## INFORMATION PROVIDED
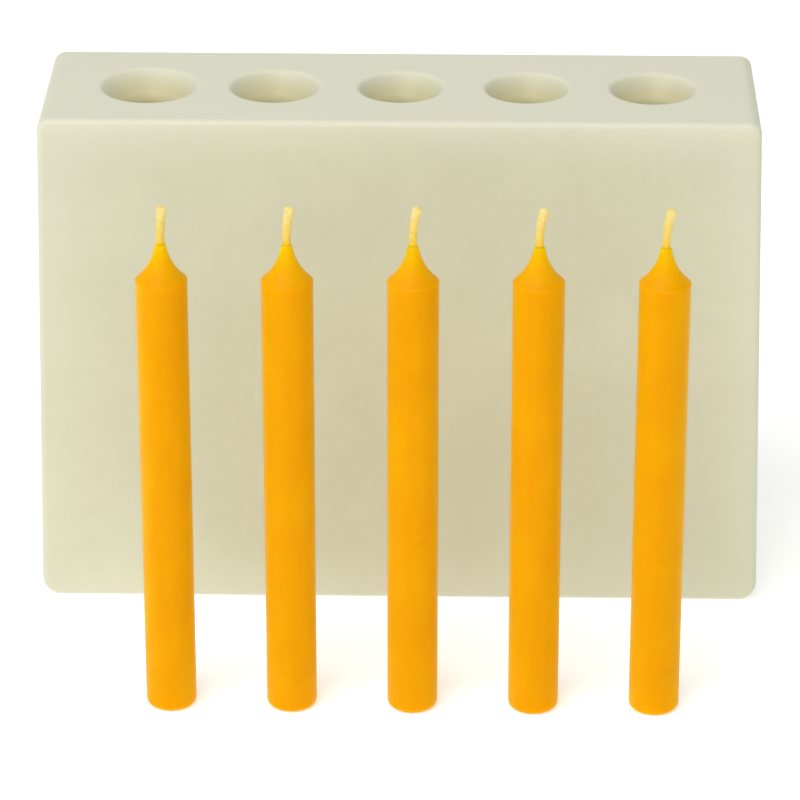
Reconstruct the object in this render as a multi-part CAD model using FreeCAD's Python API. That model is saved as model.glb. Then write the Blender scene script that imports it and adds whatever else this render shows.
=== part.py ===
"""Silicone mold for a row of tree candles, with the candles that were cast in it.

The mold stands with its pouring mouths up. It parts through the row of cavities into a
back half with conical keys and a front half with their sockets. Each cavity casts one
candle tip down, under a short pouring funnel, with its wick led out through the floor. The finished candles
stand in a row before the mold, each a wax body cast round a cotton wick.

Millimetres. +Z is up, +X runs along the row of cavities, and the candles stand on the -Y
side. The origin is the middle of the whole set's footprint, on the surface it stands on.
"""
import FreeCAD, Part
import math
import os

Vector = FreeCAD.Vector

# ---- candles ----
CANDLE_COUNT = 5
CANDLE_RADIUS = 6.25
CANDLE_LENGTH = 122.0        # wax, from the base to the tip
BASE_ROUND = 1.6             # the rounded edge of the candle's base
NOSE_LENGTH = 8.6            # the hollow-sided taper, from shoulder to tip
NOSE_HOLLOW_RADIUS = 13.8    # radius of the taper's hollow side
SHOULDER_ROUND = 1.0
TIP_RADIUS = 1.35            # wax at the top of the taper
TIP_CAP = 0.5                # last of the wax, drawn in to the wick

# ---- wicks ----
WICK_RADIUS = 1.0
WICK_FREE = 9.5              # height of wick that stands out of the wax
WICK_STRAIGHT = 1.0          # how much of that is upright before it bends
WICK_LEANS = (0.7, 1.0, 1.3, 1.3, 1.5)    # how far each wick's end leans to +X

# ---- mold ----
CAVITY_PITCH = 31.5
END_WALL = 26.0              # from the last cavity's axis to the end of the mold's top
MOLD_THICKNESS = 50.0
MOLD_FLOOR = 3.0             # silicone under the candle's tip
MOUTH_RADII = (12.25, 11.4, 10.75, 10.65, 10.9)    # each funnel's rim, cut by hand
MOUTH_DEPTH = 6.0            # the funnel, from its rim to the cavity's straight wall
LIP_ROUND = 1.8              # the funnel's rim
THROAT_ROUND = 4.0           # where the funnel runs into the cavity
SHRINKAGE = 0.1              # the cold candle's radial clearance in its cavity
WICK_HOLE_CLEARANCE = 0.1
END_DRAFT = 3.0              # how far each end leans out, from the top to the foot
END_TOP_ROUND = 3.0          # the ends' upper edges
END_FOOT_ROUND = 4.5         # the ends' lower edges
FACE_ROUND = 1.6             # all round the front and back faces

# ---- keys that line the halves up ----
KEY_RADIUS = 4.2
KEY_TIP_RADIUS = 3.0
KEY_HEIGHT = 3.5
KEY_ROUND = 0.7
KEY_CLEARANCE = 0.25
KEY_INSET = 26.0             # from the mold's foot and top to the end walls' keys

# ---- where the candles stand ----
CANDLE_SPACING = 29.6
CANDLE_ROW_X = 4.4           # middle of the row of candles, from the mold's middle
CANDLE_STANDOFF = 56.0       # from the mold's front face to the candles' axes

# ---- what follows from them ----
CAVITY_RADIUS = CANDLE_RADIUS + SHRINKAGE
SHOULDER_HEIGHT = CANDLE_LENGTH - TIP_CAP - NOSE_LENGTH
MOLD_HEIGHT = MOLD_FLOOR + CANDLE_LENGTH + MOUTH_DEPTH
MOLD_LENGTH = (CANDLE_COUNT - 1) * CAVITY_PITCH + 2 * END_WALL
SET_DEPTH = MOLD_THICKNESS + CANDLE_STANDOFF + CANDLE_RADIUS
PARTING_Y = (SET_DEPTH - MOLD_THICKNESS) / 2
CANDLE_Y = CANDLE_RADIUS - SET_DEPTH / 2
OVERRUN = 1.0                # how far cutting tools run past what they cut


def spread(index, step):
    """Place of one of the row, counted from the middle of the row."""
    return (index - (CANDLE_COUNT - 1) / 2) * step


def line(start, end):
    return Part.LineSegment(Vector(start[0], 0, start[1]), Vector(end[0], 0, end[1])).toShape()


def arc(start, middle, end):
    points = [Vector(r, 0, z) for r, z in (start, middle, end)]
    return Part.Arc(*points).toShape()


def turn(edges):
    """Solid swept once round the Z axis by a closed outline of (radius, height) edges."""
    face = Part.Face(Part.Wire(edges))
    return face.revolve(Vector(0, 0, 0), Vector(0, 0, 1), 360)


def round_ring(solid, radius, height, size):
    """Round the circular edge of that radius at that height."""
    ring = [edge for edge in solid.Edges
            if isinstance(edge.Curve, Part.Circle)
            and abs(edge.Curve.Radius - radius) < 1e-6
            and abs(edge.Curve.Center.z - height) < 1e-6]
    return solid.makeFillet(size, ring)


def round_corner(before, corner, after, size):
    """Start, middle and end of the arc that rounds the corner between two straight lines."""
    back, on = [Vector(r - corner[0], 0, z - corner[1]).normalize() for r, z in (before, after)]
    half = back.getAngle(on) / 2
    reach = size / math.tan(half)
    inward = (back + on).normalize()
    from_corner = (back * reach, inward * (size / math.sin(half) - size), on * reach)
    return [(corner[0] + step.x, corner[1] + step.z) for step in from_corner]


# ---- candles and wicks ----

def nose(radius, tip_radius, shoulder):
    """The hollow side of the taper, as one arc from the shoulder up to the tip."""
    start = (radius, shoulder)
    end = (tip_radius, shoulder + NOSE_LENGTH)
    across, up = end[0] - start[0], end[1] - start[1]
    chord = math.hypot(across, up)
    sagitta = NOSE_HOLLOW_RADIUS - math.sqrt(NOSE_HOLLOW_RADIUS ** 2 - (chord / 2) ** 2)
    middle = ((start[0] + end[0]) / 2 - sagitta * up / chord,
              (start[1] + end[1]) / 2 + sagitta * across / chord)
    return arc(start, middle, end)


def wax_body():
    """One candle's wax, standing on its base at the origin, with the wick's channel."""
    tip = SHOULDER_HEIGHT + NOSE_LENGTH
    body = turn([
        line((0, 0), (CANDLE_RADIUS, 0)),
        line((CANDLE_RADIUS, 0), (CANDLE_RADIUS, SHOULDER_HEIGHT)),
        nose(CANDLE_RADIUS, TIP_RADIUS, SHOULDER_HEIGHT),
        line((TIP_RADIUS, tip), (WICK_RADIUS, CANDLE_LENGTH)),
        line((WICK_RADIUS, CANDLE_LENGTH), (0, CANDLE_LENGTH)),
        line((0, CANDLE_LENGTH), (0, 0)),
    ])
    body = round_ring(body, CANDLE_RADIUS, SHOULDER_HEIGHT, SHOULDER_ROUND)
    body = round_ring(body, CANDLE_RADIUS, 0, BASE_ROUND)
    channel = Part.makeCylinder(WICK_RADIUS, CANDLE_LENGTH + 2 * OVERRUN, Vector(0, 0, -OVERRUN))
    return body.cut(channel)


def wick(lean):
    """One wick: straight through the wax, then bent over to +X by that much."""
    bend_start = CANDLE_LENGTH + WICK_STRAIGHT
    rise = WICK_FREE - WICK_STRAIGHT
    bend = (rise ** 2 + lean ** 2) / (2 * lean)
    half_turn = math.asin(rise / bend) / 2
    middle = (bend - bend * math.cos(half_turn), bend_start + bend * math.sin(half_turn))
    path = Part.Wire([
        line((0, 0), (0, bend_start)),
        arc((0, bend_start), middle, (lean, bend_start + rise)),
    ])
    section = Part.Wire(Part.makeCircle(WICK_RADIUS))
    return path.makePipeShell([section], True, False)


# ---- mold ----

def mold_block():
    """The whole mold without its cavities, with every outer edge rounded."""
    top, foot = MOLD_LENGTH / 2, MOLD_LENGTH / 2 + END_DRAFT
    corners = [((-foot, 0), END_FOOT_ROUND), ((foot, 0), END_FOOT_ROUND),
               ((top, MOLD_HEIGHT), END_TOP_ROUND), ((-top, MOLD_HEIGHT), END_TOP_ROUND)]
    arcs = [round_corner(corners[number - 1][0], corner, corners[(number + 1) % 4][0], size)
            for number, (corner, size) in enumerate(corners)]
    edges = []
    for number, points in enumerate(arcs):
        edges += [arc(*points), line(points[2], arcs[(number + 1) % 4][0])]
    block = Part.Face(Part.Wire(edges)).extrude(Vector(0, MOLD_THICKNESS, 0))
    block.translate(Vector(0, -MOLD_THICKNESS / 2, 0))
    rims = [edge for edge in block.Edges if edge.BoundBox.YLength < MOLD_THICKNESS / 2]
    return block.makeFillet(FACE_ROUND, rims)


def cavity(mouth_radius):
    """What one cavity takes out of the mold, mouth up, on the Z axis.

    It is drawn tip up, as its candle stands, and then turned over.
    """
    shoulder = MOUTH_DEPTH + SHOULDER_HEIGHT
    tip = shoulder + NOSE_LENGTH
    tip_radius = TIP_RADIUS + SHRINKAGE
    hole_radius = WICK_RADIUS + WICK_HOLE_CLEARANCE
    end = MOLD_HEIGHT + OVERRUN
    rim, foot = (mouth_radius, 0), (CAVITY_RADIUS, MOUTH_DEPTH)
    lip = round_corner((mouth_radius + LIP_ROUND, 0), rim, foot, LIP_ROUND)
    throat = round_corner(rim, foot, (CAVITY_RADIUS, shoulder), THROAT_ROUND)
    tool = turn([
        line((0, -OVERRUN), (lip[0][0], -OVERRUN)),
        line((lip[0][0], -OVERRUN), lip[0]),
        arc(*lip),
        line(lip[2], throat[0]),
        arc(*throat),
        line(throat[2], (CAVITY_RADIUS, shoulder)),
        nose(CAVITY_RADIUS, tip_radius, shoulder),
        line((tip_radius, tip), (hole_radius, tip + TIP_CAP)),
        line((hole_radius, tip + TIP_CAP), (hole_radius, end)),
        line((hole_radius, end), (0, end)),
        line((0, end), (0, -OVERRUN)),
    ])
    tool = round_ring(tool, CAVITY_RADIUS, shoulder, SHOULDER_ROUND)
    tool.rotate(Vector(0, 0, 0), Vector(1, 0, 0), 180)
    tool.translate(Vector(0, 0, MOLD_HEIGHT))
    return tool


def key(growth):
    """A conical key standing forward of the parting plane, or with growth its socket."""
    cone = Part.makeCone(KEY_RADIUS + growth, KEY_TIP_RADIUS + growth, KEY_HEIGHT + growth)
    cone = round_ring(cone, KEY_TIP_RADIUS + growth, KEY_HEIGHT + growth, KEY_ROUND)
    cone.rotate(Vector(0, 0, 0), Vector(1, 0, 0), 90)
    return cone


def key_places():
    """Two keys in each end wall, and one halfway up each web between two cavities."""
    wall_middle = MOLD_LENGTH / 2 - (END_WALL - CAVITY_RADIUS) / 2
    places = [(side * wall_middle, height)
              for side in (-1, 1) for height in (KEY_INSET, MOLD_HEIGHT - KEY_INSET)]
    for web in range(CANDLE_COUNT - 1):
        places.append((spread(web, CAVITY_PITCH) + CAVITY_PITCH / 2, MOLD_HEIGHT / 2))
    return places


def mold_halves():
    """The front and back halves, each with its half of every cavity."""
    block = mold_block()
    for index, mouth_radius in enumerate(MOUTH_RADII):
        tool = cavity(mouth_radius)
        tool.translate(Vector(spread(index, CAVITY_PITCH), 0, 0))
        block = block.cut(tool)
    reach = MOLD_LENGTH / 2 + END_DRAFT + OVERRUN
    side = Part.makeBox(2 * reach, MOLD_THICKNESS, MOLD_HEIGHT + 2 * OVERRUN)
    side.translate(Vector(-reach, 0, -OVERRUN))
    back = block.common(side)
    front = block.cut(side)
    for x, z in key_places():
        pin, socket = key(0), key(KEY_CLEARANCE)
        pin.translate(Vector(x, 0, z))
        socket.translate(Vector(x, 0, z))
        back = back.fuse(pin)
        front = front.cut(socket)
    for half in (front, back):
        half.translate(Vector(0, PARTING_Y, 0))
    return front, back


def save(node, shape):
    """Write one node's STEP file, after making sure that it holds one sound solid."""
    solids = shape.Solids
    if len(solids) != 1 or not solids[0].isValid():
        raise RuntimeError(node + " isn't one sound solid")
    solids[0].exportStep(os.path.join("parts", node + ".step"))
    print(node, round(solids[0].Volume, 1), "mm3")


os.makedirs("parts", exist_ok=True)
front_half, back_half = mold_halves()
save("mold_front_half", front_half)
save("mold_back_half", back_half)
for number in range(CANDLE_COUNT):
    place = Vector(CANDLE_ROW_X + spread(number, CANDLE_SPACING), CANDLE_Y, 0)
    wax = wax_body()
    cotton = wick(WICK_LEANS[number])
    for shape in (wax, cotton):
        shape.translate(place)
    save("candle_wax_%d" % (number + 1), wax)
    save("candle_wick_%d" % (number + 1), cotton)
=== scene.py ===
"""Looks for a silicone mold of five tree candles, with the five candles cast in it.

The two halves of the mold keep their CAD shape and get a satin silicone. The candles'
wax and wicks are modelled again here, in the same places, with the small unevenness of
cast wax and the braid of a waxed cotton wick. Metres, in the frame of the CAD model.
"""

import math

import bpy
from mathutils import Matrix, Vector, noise


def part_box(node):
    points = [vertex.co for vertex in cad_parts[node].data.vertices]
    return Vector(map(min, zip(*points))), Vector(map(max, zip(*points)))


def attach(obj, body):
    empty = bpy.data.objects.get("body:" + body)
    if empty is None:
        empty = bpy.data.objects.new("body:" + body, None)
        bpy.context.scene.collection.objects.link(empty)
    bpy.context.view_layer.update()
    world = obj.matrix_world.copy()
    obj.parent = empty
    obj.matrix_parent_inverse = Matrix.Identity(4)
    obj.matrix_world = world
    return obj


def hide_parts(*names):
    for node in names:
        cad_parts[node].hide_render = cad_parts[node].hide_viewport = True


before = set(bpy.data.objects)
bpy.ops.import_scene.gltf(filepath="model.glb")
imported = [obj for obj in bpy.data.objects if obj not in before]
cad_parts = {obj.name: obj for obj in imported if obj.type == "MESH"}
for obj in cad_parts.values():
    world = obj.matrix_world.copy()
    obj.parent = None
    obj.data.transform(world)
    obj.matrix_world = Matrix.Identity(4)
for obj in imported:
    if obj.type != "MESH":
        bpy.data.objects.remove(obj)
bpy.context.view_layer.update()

MM = 0.001
PARTING_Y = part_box("mold_front_half")[1].y
BACK_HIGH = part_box("mold_back_half")[1]
MOLD_HALF_LENGTH = BACK_HIGH.x
MOLD_HEIGHT = BACK_HIGH.z
END_DRAFT = 3.0 * MM             # each end leans out by this, from the top to the foot
CAVITY_PITCH = 31.5 * MM


# ---- materials ----

def srgb(red, green, blue):
    """Linear colour of an 8-bit sRGB one."""
    def linear(value):
        value /= 255
        return value / 12.92 if value <= 0.04045 else ((value + 0.055) / 1.055) ** 2.4
    return (linear(red), linear(green), linear(blue), 1.0)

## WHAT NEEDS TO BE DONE
The required output is an exact reproduction of the lines starting at the one that contains "for number in" and ending at the one that contains "candles cast in it.". Both boundary lines belong to it.

## ANSWER FOR THIS EXERCISE
for number in range(CANDLE_COUNT):
    place = Vector(CANDLE_ROW_X + spread(number, CANDLE_SPACING), CANDLE_Y, 0)
    wax = wax_body()
    cotton = wick(WICK_LEANS[number])
    for shape in (wax, cotton):
        shape.translate(place)
    save("candle_wax_%d" % (number + 1), wax)
    save("candle_wick_%d" % (number + 1), cotton)
=== scene.py ===
"""Looks for a silicone mold of five tree candles, with the five candles cast in it.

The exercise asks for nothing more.